Show HN: Squatmon, a domain squatting monitoring system, with new things - ech
https://www.squatmon.com/
======
ech
Hi HN

a lot has changed since our last Show HN, and i guess it was time to share
these change with you.

for those who weren't here the first time, we try to catch domain squatting
using a bunch of techniques we already used when doing it manually, but in a
purely automated fashion. your root domain (think 'facebook', 'twitter',
'ycombinator', etc...) gets through blenders that generate variants, that
we'll gather info on.

we now have all the basics in place so i can confidently call it production
ready. free accounts are still the same deal, one domain, five TLDs, all
present and future generators, whois and dns resolver, plus a few more still
in the oven, and one run per week, which should be enough if your needs are
not massive and/or specific. you also now have paying options for people with
more intensive needs, either timing wise (down to one run per day, and one run
per 4 hours will be a possibility once i'm confident 1: we can handle it, 2:
it can actually provide value in the real world) or number-of-tlds-wise.

notifications! yeap i know it's basic, but we now send you a mail when a run
is complete, so you don't have to bother reloading waiting for that progress
bar to reach 100%. a few client asked us about sms notification, but i'm not
sure about multiple notification channels yet.

so what's next :

we have a bunch of stuff that stayed on the backburner while i was working on
making the production as autonomous as possible (complete CI/CD stack, built
with chef, openstack heat, jenkins, the whole shebang) and the other dev was
working on ironing the kinks existing when interacting with horrible protocols
like whois (for the sake of everyone's sanity, i really hope rdap
([http://about.rdap.org/](http://about.rdap.org/)) gets traction) or
misbehaving dns, or just plain old bugs. we're now bringing them back on the
front of the workbench.

parking detection.

this one is simple, and everybody will get it, but i noticed a large number of
parked domains in resolution runs, so they'll be marked as such.

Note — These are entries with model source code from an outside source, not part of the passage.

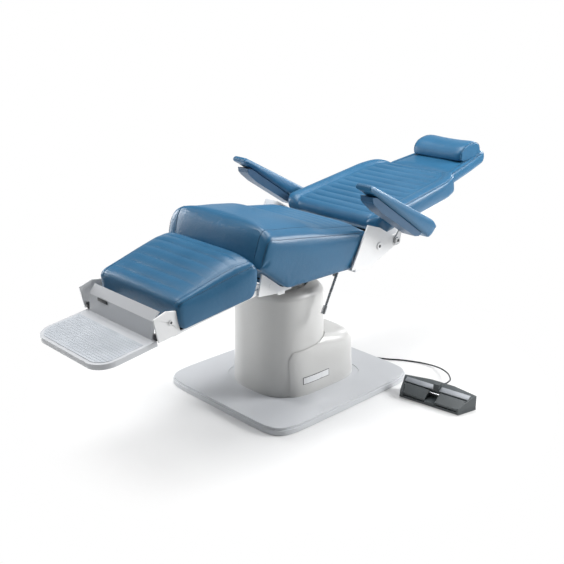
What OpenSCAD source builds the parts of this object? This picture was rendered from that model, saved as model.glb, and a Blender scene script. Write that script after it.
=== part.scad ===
// Ophthalmic examination chair, shown fully reclined and at its lowest height.
// Millimetres. Origin: middle of the base plate's underside, +Z up.
// The patient's feet point along -Y and the head along +Y; +X is the patient's left.

/* [Base] */
// Width of the base plate across the chair
base_w = 644; // [560:2:740]
// Length of the base plate along the chair
base_l = 722; // [620:2:840]
// Height of the moulded base cover
base_h = 28; // [24:1:40]
// Wall of every moulded cover
cover_wall = 4; // [3:0.5:6]
// Thickness of the steel floor plate under the cover
floor_plate_t = 22; // [12:1:22]

/* [Pedestal] */
// Width of the column cover at its foot
pedestal_w = 342; // [300:2:380]
// Depth of the column cover at its foot
pedestal_d = 300; // [270:2:330]
// Height of the column cover's rim above the floor
pedestal_top_z = 420; // [400:1:422]
// Distance of the lift column behind the plate's middle, negative towards the feet
column_y = -56; // [-70:1:-40]
// Width of the motor cover
motor_cover_w = 362; // [350:2:390]
// Height of the motor cover's top above the floor
motor_cover_top_z = 248; // [220:1:270]
// Outside diameter of the white lift sleeve
sleeve_d = 188; // [170:2:200]
// Lift travel of the column
lift_travel = 180; // [60:5:180]

/* [Seat] */
// Width of the seat cushion
seat_w = 508; // [460:2:520]
// Length of the seat cushion from nose to rear edge
seat_l = 522; // [500:1:530]
// Height of the seat cushion from its underside to its highest edge
seat_h = 193; // [170:1:210]
// Height of the seat cushion's underside above the floor
seat_z = 495; // [495:1:500]
// Thickness of the seat and back boards
board_t = 11.7; // [9:0.1:11.7]

/* [Legrest] */
// Width of the legrest cushion at its rear
leg_w = 488; // [460:2:500]
// Length of the legrest cushion
leg_l = 304; // [290:1:305]
// Height of the legrest cushion from its lowest to its highest edge
leg_h = 157; // [140:1:165]
// Width of the footplate
foot_w = 382; // [340:2:390]
// Length of the footplate from its riser to its front edge
foot_l = 211; // [190:1:260]
// Thickness of the footplate
foot_t = 18; // [14:1:20]
// Angle of the footplate below level
foot_tilt = 7.5; // [0:0.1:9]

/* [Back] */
// Width of the back cushion at its lower end
back_w = 494; // [460:2:500]
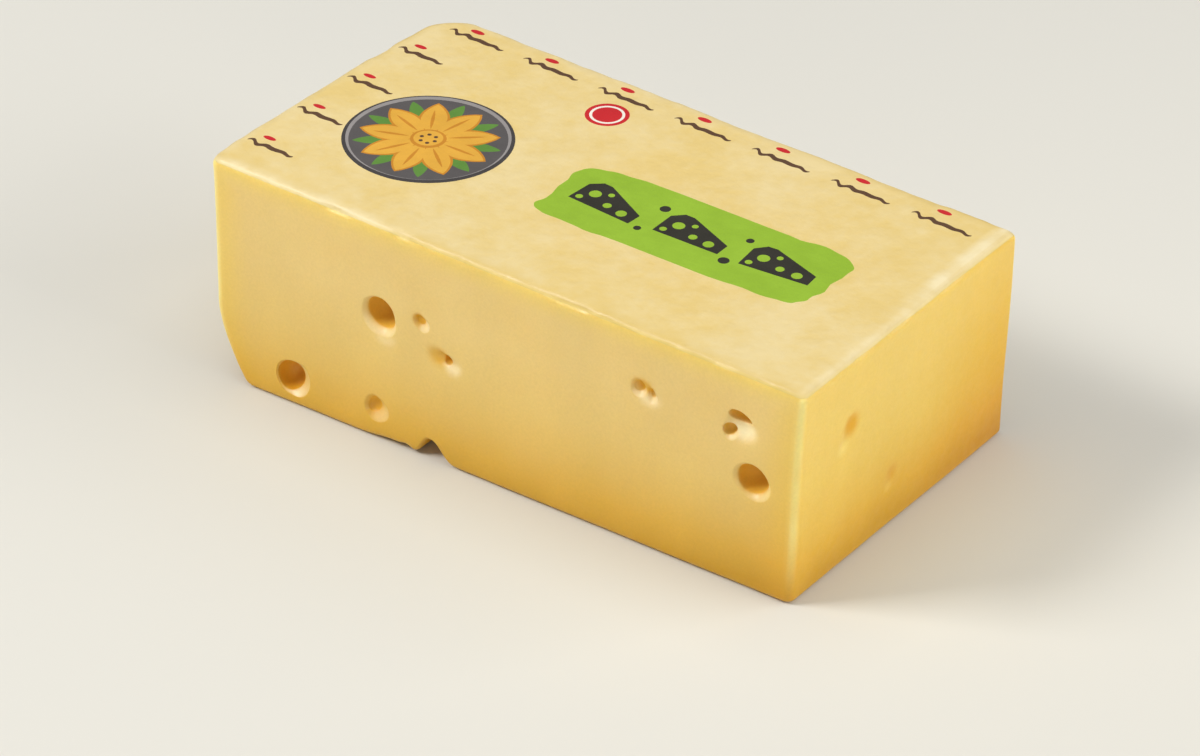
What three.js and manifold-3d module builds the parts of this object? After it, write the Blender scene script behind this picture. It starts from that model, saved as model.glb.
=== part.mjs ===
// A counter block of emmental cheese: a long slab cut from a bigger block, with open eyes in its two cut
// faces, shallow dimples in its ends, and a thin printed film on its top.
// Millimetres, +Z up. X runs along the block, from its left end to its right end, Y from its front face to
// its back face. The origin is the middle of the base.
import * as THREE from "three";
import { mergeVertices } from "three/addons/utils/BufferGeometryUtils.js";
import Module from "manifold-3d";

// Driving dimensions.
const LENGTH = 300;
const DEPTH = 158;
const HEIGHT = 105;
const FILM_THICKNESS = 0.3;
const FILM_MARGIN = 0.6; // from the film's edge to where the top begins to round over

// Radii of the rounded edges. The back left corner kept the round of the mould.
const UPRIGHT_RADIUS = { frontRight: 3.5, backRight: 2.6, backLeft: 15, frontLeft: 5 };
const TOP_RADIUS = 3.4;
const BASE_RADIUS = 3;

// The foot of the outer side: the left end tucks in towards the base.
const TUCK = 15; // how far at the base
const TUCK_HEIGHT = 36; // where it begins
const TUCK_POWER = 1.6; // 1 is a straight bevel
const TUCK_REACH = 60; // how far it is felt along X, from the left end

// How far each corner stands from the true box, along X and Y: the block is cut and pressed by hand.
const CORNER_SHIFT = {
  base: { leftFront: [0.9, -5.2], rightFront: [-2.8, 0.8], leftBack: [2, 4], rightBack: [0.6, 2] },
  top: { leftFront: [-5.6, 1.8], rightFront: [1.4, -0.4], leftBack: [2.4, 4.4], rightBack: [3.4, -1.3] },
};
const LEFT_END_BOW = 3; // how far the left end bulges at its middle
const WALL_WAVE = 0.45; // depth of the slow waves that the cutting wire leaves

// How finely the outline is divided.
const WALL_STEP = 14;
const ARC_STEP = Math.PI / 12;
const ROUND_OVER_STEPS = 4;
const WALL_RINGS = 9;

// Eyes and dimples. at is the middle of the mouth: along the face, then up from the base. mouth is half its
// width and height, depth its deepest point, and bulb how far below the face it is widest: a negative bulb
// is a dish that is widest outside the cheese. tilt turns the mouth, in degrees.
const FRONT_EYES = [
  { at: [-58.5, 61.3], mouth: [8, 9], depth: 15, bulb: 6, tilt: 14 },
  { at: [-37.5, 66.4], mouth: [3.3, 3.1], depth: 4.5, bulb: 1 },
  { at: [-28, 54.8], mouth: [7, 2.7], depth: 1.8, bulb: -2, tilt: -29 },
  { at: [-25.4, 52.4], mouth: [2.3, 2.5], depth: 5.5, bulb: 2 },
  { at: [-109.3, 12.4], mouth: [10.8, 9.6], depth: 8.5, bulb: -1.5 },
  { at: [-60.6, 14.6], mouth: [7.3, 7.8], depth: 5.6, bulb: -2.5 },
  { at: [71.2, 78.3], mouth: [3.9, 3.6], depth: 5, bulb: 1.5 },
  { at: [77.6, 76.2], mouth: [3.6, 4], depth: 4.6, bulb: 1 },
  { at: [121.2, 79.4], mouth: [9.2, 7.6], depth: 1.8, bulb: -6 },
  { at: [120, 83], mouth: [6, 2.4], depth: 7, bulb: 1.6, tilt: -7 },
  { at: [115, 75.6], mouth: [3.6, 3.3], depth: 5.5, bulb: 1 },
  { at: [128, 54.5], mouth: [8, 8.6], depth: 14, bulb: 5, tilt: 10 },
];
const BACK_EYES = [
  { at: [-96, 68], mouth: [7.4, 8], depth: 12, bulb: 4, tilt: 8 },
  { at: [-70, 27], mouth: [9, 8.4], depth: 8, bulb: -1 },
  { at: [-22, 60], mouth: [6, 6.6], depth: 9, bulb: 2.5 },
  { at: [12, 83], mouth: [3.4, 3.2], depth: 4.5, bulb: 1 },
  { at: [31, 33], mouth: [8.6, 9], depth: 15, bulb: 6, tilt: -12 },
  { at: [46, 45], mouth: [3.9, 3.5], depth: 5, bulb: 1.5 },
  { at: [88, 63], mouth: [8.2, 7.4], depth: 13, bulb: 4.5 },
  { at: [112, 24], mouth: [5.6, 5.9], depth: 5, bulb: -2 },
];
const RIGHT_END_EYES = [
  { at: [-44, 67.4], mouth: [5.3, 9.4], depth: 4.6, bulb: -3 },
  { at: [-9.5, 26], mouth: [6, 6.2], depth: 2.6, bulb: -6 },
];
const LEFT_END_EYES = [
  { at: [-34, 66], mouth: [6.8, 7.2], depth: 4, bulb: -4 },
  { at: [24, 36], mouth: [5.2, 4.8], depth: 2.8, bulb: -5 },
];
const WIDE_EYE = 5; // half-width from which a mouth gets the finer sphere

// An eye that the front bottom edge cuts open: the lobes of the arch that it leaves, each by its middle and
// its half-sizes along X, Y and Z.
const NOTCH_LOBES = [
  { at: [-33.4, -79, -0.4], size: [9.4, 13, 11] },
  { at: [-43.5, -79, -1.2], size: [8, 9, 5.4] },
];

const wasm = await Module();
wasm.setup();

/** Moves a point of the true box to where it is on the uneven block. */
function settle(x, y, z) {
  const along = x / LENGTH + 0.5;
  const back = y / DEPTH + 0.5;
  const up = THREE.MathUtils.clamp(z / HEIGHT, 0, 1);
  const shift = [0, 0];
  for (const [level, share] of [["base", 1 - up], ["top", up]]) {
    const corner = CORNER_SHIFT[level];
    for (const axis of [0, 1]) {
      const front = THREE.MathUtils.lerp(corner.leftFront[axis], corner.rightFront[axis], along);
      const rear = THREE.MathUtils.lerp(corner.leftBack[axis], corner.rightBack[axis], along);
      shift[axis] += share * THREE.MathUtils.lerp(front, rear, back);
    }
  }
  const bow = LEFT_END_BOW * (1 - (2 * back - 1) ** 2) * (1 - along) ** 3;
  const low = Math.max(0, 1 - z / TUCK_HEIGHT) ** TUCK_POWER;
  const tuck = TUCK * low * (1 - THREE.MathUtils.smoothstep(x, -LENGTH / 2, TUCK_REACH - LENGTH / 2));
  // The waves fade out towards the base and the top, which stay flat.
  const wave = WALL_WAVE * Math.sin(Math.PI * up);
  const waveX = wave * Math.sin(y / 19 + z / 31) * (2 * along - 1);
  const waveY = wave * (Math.sin(x / 27 + z / 23) + 0.5 * Math.sin(x / 11 - z / 17)) * (2 * back - 1);
  return new THREE.Vector3(x + shift[0] - bow + tuck + waveX, y + shift[1] + waveY, z);
}

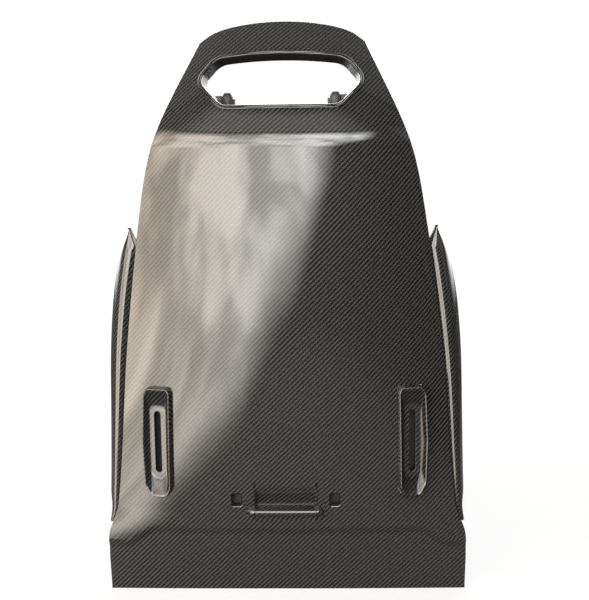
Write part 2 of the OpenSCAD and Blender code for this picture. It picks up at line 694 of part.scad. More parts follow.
module low_right_tower() { tower(1, tower_low_z); }
module high_left_tower() { tower(-1, tower_high_z); }
module high_right_tower() { tower(1, tower_high_z); }

// Spring clip: a bent strip with a barbed nose that stands out of the tower
module spring_clip(side, z) {
    t = clip_t;
    h = clip_half;
    b = clip_barb;
    y0 = tower_y(z) - clip_seat;
    color(zinc) placed() mirrored(side) translate([tower_x - clip_w / 2, y0, z]) rotate([90, 0, 90])
        linear_extrude(height = clip_w) polygon([
            [0, -h], [14, -h], [21, -b], [31, -1], [32, 0], [31, 1], [21, b], [14, h], [0, h],
            [0, h - t], [14, h - t], [21, b - 1.5 * t], [30, 0.6], [30, -0.6], [21, 1.5 * t - b],
            [14, t - h], [t, t - h], [t, h / 2], [0, h / 2]]);
}
module low_left_clip() { spring_clip(-1, tower_low_z); }
module low_right_clip() { spring_clip(1, tower_low_z); }
module high_left_clip() { spring_clip(-1, tower_high_z); }
module high_right_clip() { spring_clip(1, tower_high_z); }

// ---- Hooks that drop over the seat frame's lower cross tube ----
hook_base = 9;
hook_t = 6;
hook_l = 40;
module frame_hook(side) {
    y0 = rear_y(hook_x, hook_z);
    y1 = y0 + hook_base;
    color(black_plastic) placed() mirrored(side) {
        seated_block(hook_x - hook_w / 2, hook_x + hook_w / 2, hook_z - hook_l / 2, hook_z + hook_l / 2, y1);
        translate([hook_x - hook_w / 2, y1 - 1, hook_z + hook_l / 2 - hook_t])
            cube([hook_w, hook_reach, hook_t]);
        translate([hook_x - hook_w / 2, y1 + hook_reach - hook_t, hook_z - hook_l / 5])
            cube([hook_w, hook_t - 1, 0.7 * hook_l - 1]);
    }
}
module left_frame_hook() { frame_hook(-1); }
module right_frame_hook() { frame_hook(1); }

// ---- Foam strips that keep the shell from rattling on the frame ----
module foam_strip(side) {
    y1 = inner_y(foam_x, foam_z) + foam_t;
    color(foam) placed() mirrored(side)
        seated_block(foam_x - foam_w / 2, foam_x + foam_w / 2, foam_z - foam_len / 2, foam_z + foam_len / 2,
            y1, 3, 8);
}
module left_foam_strip() { foam_strip(-1); }
module right_foam_strip() { foam_strip(1); }

back_shell();
left_wing();
right_wing();
head_rim();
left_slot_bezel();
right_slot_bezel();
left_slot_liner();
right_slot_liner();
centre_pull();
left_clip_box();
right_clip_box();
left_guide_foot();
right_guide_foot();
left_upright_guide();
right_upright_guide();
guide_screws();
lower_inserts();
upper_inserts();
low_left_tower();
low_right_tower();
high_left_tower();
high_right_tower();
low_left_clip();
low_right_clip();
high_left_clip();
high_right_clip();
left_frame_hook();
right_frame_hook();
left_foam_strip();
right_foam_strip();
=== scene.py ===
"""Rear shell of a bucket racing seat: smooth laminate pieces with a coated twill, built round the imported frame."""
import math

import bmesh
import bpy
import numpy as np
from mathutils import Matrix, Vector


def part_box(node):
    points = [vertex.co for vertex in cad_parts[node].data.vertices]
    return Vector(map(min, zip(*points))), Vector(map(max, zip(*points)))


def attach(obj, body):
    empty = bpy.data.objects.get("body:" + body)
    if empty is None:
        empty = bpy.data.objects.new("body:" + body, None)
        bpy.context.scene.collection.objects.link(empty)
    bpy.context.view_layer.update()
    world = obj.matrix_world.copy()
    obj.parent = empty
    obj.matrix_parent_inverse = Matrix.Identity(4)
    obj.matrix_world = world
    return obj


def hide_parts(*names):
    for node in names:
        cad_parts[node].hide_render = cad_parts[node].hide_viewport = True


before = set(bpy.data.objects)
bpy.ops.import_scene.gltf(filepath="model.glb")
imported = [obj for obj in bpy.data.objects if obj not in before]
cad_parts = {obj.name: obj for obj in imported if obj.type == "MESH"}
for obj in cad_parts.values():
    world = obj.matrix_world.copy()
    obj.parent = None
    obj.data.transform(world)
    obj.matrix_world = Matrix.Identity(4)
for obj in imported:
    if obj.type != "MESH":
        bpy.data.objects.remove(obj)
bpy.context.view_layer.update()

MM = 0.001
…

automated phishing detection.

this has been a major demand so i'm prototyping a CV system (ab)using ghost.py
and opencv to see if i can get something that has a reasonable false positive
rate.

malware detection.

a smaller demand because it's already well covered by other products. for the
moment paying accounts get access to google safebrowsing, and i have a bunch
of threat exchange APIs access ready to enter the quorum. there's a lot of
datasharing between those, so i don't want to generate false positives because
of data sharing. i have also been working slowly on PR for cuckoo sandbox
that'll help me launch fleets of sandboxes in various configuration (hopefully
i'll have enough variants that the client is able to more or less choose the
one that correspond to its production environment to try and catch targeted
attacks)

keyword prediction based on the root domain.

we have a keyword generator that can generate domain variants, think 'cheap-
brand' for 'brand', but if you're like me you probably can't think of a lot of
those (i had good success asking marketing guys for ideas). once again AI to
the rescue, i'm tracking which keywords had the most 'success' in finding
resolving variants, which means once i'm able to establish lexical domains
i'll be able to offer everyone a 'most likely keyword for this domain' help to
feed the generator.

an API!

at the very beginning, when dinosaurs roamed the earth and the iphone 5s the
cool product of the year, squatmon was just a very large and very ugly python
script i used in various recon engagements. as we decided to slap a shiny web
interface on it and share it with others, we didn't take the time to make an
API the first class citizen and the web interface just the reference client
implementation. this is a mistake we intend to correct, so any person with an
account, free or otherwise can integrate any of the functionality they have
access as a part of something bigger. (i have written an example postfix
milter that's too terribly slow to be used in production, but can participate
in the spam score of an email for example)

if you have any question, want to report bugs, or anything really, don't
hesitate to contact me, my email address is in my profile.

edit: i'm terrible and i said one run per month on the free account. it's of
course one run per week